Ave, Emona! 2000 years of Roman Ljubljana
Ave, Emona! 2000 years of Roman Ljubljana
Ljubljana feels Slovenia and Ancient Rome! This year will be a celebration year for the Slovenian capital, with the climax set for the middle of the summer. Ljubljana celebrates exactly 2000 years since it was placed onto the map of the 60-million empire as a Roman colony.
Ljubljana feels Slovenia and Ancient Rome! This year will be a celebration year for the Slovenian capital, with the climax set for the middle of the summer. Ljubljana celebrates exactly 2000 years since it was placed onto the map of the 60-million empire as a Roman colony. In 14 AD, there was already a town on the left bank of the Ljubljanica river. "Salvete, grati nobis Emonam venitis - Hello and welcome to Emona!" is how visitors were greeted upon arriving at one of the entrances to Julia Emona 2000 years ago. Several institutions have united for the big 2000th anniversary of Emona, including Ljubljana Tourism, City Museum of Ljubljana, Ljubljana Castle, Jakopič Gallery, and the National Museum of Slovenia. They have prepared a wide range of events and exhibits associated to this honourable and round anniversary.
The latest archaeological excavations have resulted in many new discoveries about the ancient predecessor of Ljubljana. At the City Museum you can visit the exhibit Emona: A City of the Empire, getting a glimpse into the lives of the Romans. These Romans later planned the Slovenian capital along a navigable river with a port, constructed in typical grid-like fashion. They built an unusually strong fortress for the time, which shows the important role Emona played, as it was a trade hub that was very well connected with Rome and many other cities.

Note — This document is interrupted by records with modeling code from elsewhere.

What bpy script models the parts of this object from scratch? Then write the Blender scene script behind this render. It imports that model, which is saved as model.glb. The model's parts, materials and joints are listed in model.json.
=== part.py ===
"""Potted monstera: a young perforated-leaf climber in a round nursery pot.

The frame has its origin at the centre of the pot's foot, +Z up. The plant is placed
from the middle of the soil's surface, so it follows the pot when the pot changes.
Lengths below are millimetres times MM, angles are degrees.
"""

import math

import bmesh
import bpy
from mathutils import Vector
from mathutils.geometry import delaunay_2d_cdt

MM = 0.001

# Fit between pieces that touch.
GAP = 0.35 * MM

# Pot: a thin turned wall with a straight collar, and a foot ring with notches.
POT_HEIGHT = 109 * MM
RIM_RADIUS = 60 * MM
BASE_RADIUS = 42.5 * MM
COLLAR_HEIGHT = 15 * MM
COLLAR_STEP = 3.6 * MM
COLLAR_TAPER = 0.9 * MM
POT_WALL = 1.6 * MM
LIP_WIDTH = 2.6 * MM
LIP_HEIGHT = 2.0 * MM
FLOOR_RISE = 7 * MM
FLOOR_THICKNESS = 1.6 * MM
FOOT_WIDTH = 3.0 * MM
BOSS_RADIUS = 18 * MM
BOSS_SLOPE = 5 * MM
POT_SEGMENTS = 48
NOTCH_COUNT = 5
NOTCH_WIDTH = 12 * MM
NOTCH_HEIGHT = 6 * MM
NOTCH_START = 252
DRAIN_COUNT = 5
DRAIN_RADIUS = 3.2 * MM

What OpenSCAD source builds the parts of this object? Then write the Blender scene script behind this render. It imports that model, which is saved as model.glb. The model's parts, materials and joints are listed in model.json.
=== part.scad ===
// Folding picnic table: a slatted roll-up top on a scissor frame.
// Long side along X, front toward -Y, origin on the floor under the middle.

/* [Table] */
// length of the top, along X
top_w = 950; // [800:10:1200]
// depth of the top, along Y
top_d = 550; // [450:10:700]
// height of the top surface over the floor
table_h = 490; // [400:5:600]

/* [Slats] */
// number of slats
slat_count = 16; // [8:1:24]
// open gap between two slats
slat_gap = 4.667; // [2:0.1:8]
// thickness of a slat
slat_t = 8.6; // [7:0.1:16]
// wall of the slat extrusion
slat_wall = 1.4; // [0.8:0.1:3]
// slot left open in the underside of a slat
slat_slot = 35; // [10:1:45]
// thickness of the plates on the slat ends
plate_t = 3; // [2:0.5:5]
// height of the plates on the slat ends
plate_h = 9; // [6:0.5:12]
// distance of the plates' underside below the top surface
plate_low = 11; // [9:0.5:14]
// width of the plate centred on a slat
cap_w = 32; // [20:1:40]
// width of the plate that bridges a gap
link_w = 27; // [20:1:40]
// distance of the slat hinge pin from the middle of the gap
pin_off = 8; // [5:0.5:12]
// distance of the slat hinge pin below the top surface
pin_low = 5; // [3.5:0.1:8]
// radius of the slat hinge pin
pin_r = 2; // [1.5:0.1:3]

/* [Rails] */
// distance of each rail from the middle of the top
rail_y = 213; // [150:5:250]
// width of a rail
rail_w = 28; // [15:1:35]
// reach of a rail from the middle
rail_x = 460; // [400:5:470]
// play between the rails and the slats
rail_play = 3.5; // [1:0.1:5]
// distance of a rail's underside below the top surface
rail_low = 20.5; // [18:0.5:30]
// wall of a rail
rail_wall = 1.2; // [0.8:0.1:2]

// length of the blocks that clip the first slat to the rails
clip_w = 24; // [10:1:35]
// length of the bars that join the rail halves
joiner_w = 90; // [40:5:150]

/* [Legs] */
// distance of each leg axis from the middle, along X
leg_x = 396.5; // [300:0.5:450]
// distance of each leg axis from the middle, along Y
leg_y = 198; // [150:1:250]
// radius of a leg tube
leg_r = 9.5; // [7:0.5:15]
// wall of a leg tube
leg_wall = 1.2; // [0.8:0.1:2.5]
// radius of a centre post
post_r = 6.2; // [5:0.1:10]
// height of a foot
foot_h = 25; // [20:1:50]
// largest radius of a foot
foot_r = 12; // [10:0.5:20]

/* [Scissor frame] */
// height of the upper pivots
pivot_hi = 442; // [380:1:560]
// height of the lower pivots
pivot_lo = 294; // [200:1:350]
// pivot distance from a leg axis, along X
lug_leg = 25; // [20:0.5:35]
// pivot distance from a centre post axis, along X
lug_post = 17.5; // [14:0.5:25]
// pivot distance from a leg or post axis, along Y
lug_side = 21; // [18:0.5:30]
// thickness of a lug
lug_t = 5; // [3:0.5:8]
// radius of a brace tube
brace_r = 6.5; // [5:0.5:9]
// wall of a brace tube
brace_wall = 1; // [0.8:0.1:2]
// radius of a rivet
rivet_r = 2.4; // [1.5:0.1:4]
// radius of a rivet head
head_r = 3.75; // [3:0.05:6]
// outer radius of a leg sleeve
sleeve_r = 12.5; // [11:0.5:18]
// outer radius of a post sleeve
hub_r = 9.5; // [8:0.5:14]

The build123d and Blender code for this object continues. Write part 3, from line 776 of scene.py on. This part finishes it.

Ljubljana Tourism is offering a unique experience of Roman Emona, with walks through ancient Ljubljana. Following the footsteps of Emona you can walk with a legionnaire and an Emonienne, adorned in their tunics: past the gilded statue of the Citizen of Emona in Park Zvezda to the remains of mosaics near today`s Cankarjev dom, and continue along the paths of Roman Emona in Trnovo. From 22 to 24 August 2014, Kongresni trg will transform into a Roman forum. At the Ave, Emona! event, there will be a lot of proud Emona citizens, who will be enjoying themselves in each other’s` company. There will even be a proper Roman tavern. The Barjanka is already navigating the waters of the Ljubljanica river. Its crew is dressed in Roman clothing. During the trip, a piece of libum bread and mulsum wine is given to the visitors. This bread was offered by the Romans to the gods, while mulsum was white wine with honey, pepper, saffron, and orange peel. It could be said that Romans quite literally brought bread and wine to this region: with urbanisation, architecture, culture, values, politics, and law.
The National Museum has organized a number of events to celebrate Emona`s birthday. Starting on 1 July, visitors will be able to view an exhibit of archaeological findings entitled Roman Stories from the Meeting Point of Different Worlds. From among more than 1,000 objects on display, the imperial building inscription from 14 AD will have a special place, as it was the inspiration for the Emona 2000 project. It will also show the original position of the gilded bronze statue of the Citizen of Emona. In the time of Trajan, the statue was part of an exquisite funerary monument, which was apparently inspired by the Trajan column in Rome.
The cooperation of the major museums with National Geographic Slovenia also produced the Emonian inspired May issue of the international magazine. National Geographic first wrote about Emona in 2010. That article focused on the extensive archaeological excavations in the centre of Ljubljana. It was titled 2000 Years of Emona, and its cover is decorated by the statue of the Citizen of Emona, which is the poster child of Ljubljana`s celebration of Emona 2000.
Roman Emona was the first urban ancestor of today`s Ljubljana, which is also special due to the Roman heritage which still exists in the middle of the city, in its original location. Ljubljana`s citizens still live and work overlooking the Roman architectural innovation. In September, Jakopič Promenade in Tivoli Park will house first exhibition of selected photos from the winners of the photo competition Remains of the City + Photo Emona, which was held by the Museum and the galleries around Ljubljana in collaboration with organizers of the Month of Photography.